**Task to complete**
Set down the material exactly as given, please, from its first line through the line that includes "const bandGap = 0.45;".

**Information shown**
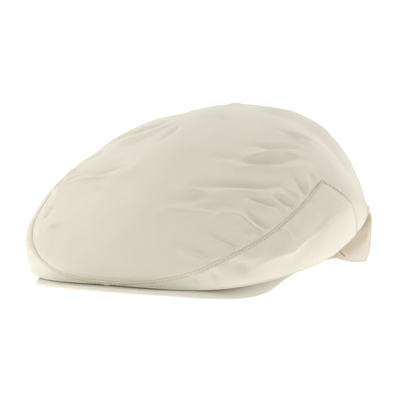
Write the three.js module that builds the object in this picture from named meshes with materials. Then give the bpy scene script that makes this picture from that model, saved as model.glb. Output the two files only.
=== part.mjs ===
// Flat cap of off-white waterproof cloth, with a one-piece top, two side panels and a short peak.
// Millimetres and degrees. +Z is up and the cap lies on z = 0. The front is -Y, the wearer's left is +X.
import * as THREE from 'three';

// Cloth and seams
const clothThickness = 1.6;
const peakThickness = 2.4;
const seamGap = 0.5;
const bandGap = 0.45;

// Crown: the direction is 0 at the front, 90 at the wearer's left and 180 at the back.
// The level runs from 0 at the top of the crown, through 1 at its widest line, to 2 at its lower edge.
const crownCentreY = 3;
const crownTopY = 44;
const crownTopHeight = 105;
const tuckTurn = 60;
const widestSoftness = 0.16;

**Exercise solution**
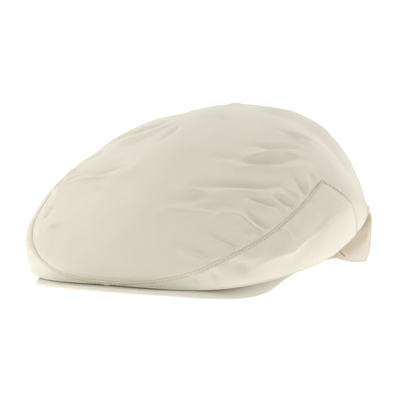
Write the three.js module that builds the object in this picture from named meshes with materials. Then give the bpy scene script that makes this picture from that model, saved as model.glb. Output the two files only.
=== part.mjs ===
// Flat cap of off-white waterproof cloth, with a one-piece top, two side panels and a short peak.
// Millimetres and degrees. +Z is up and the cap lies on z = 0. The front is -Y, the wearer's left is +X.
import * as THREE from 'three';

// Cloth and seams
const clothThickness = 1.6;
const peakThickness = 2.4;
const seamGap = 0.5;
const bandGap = 0.45;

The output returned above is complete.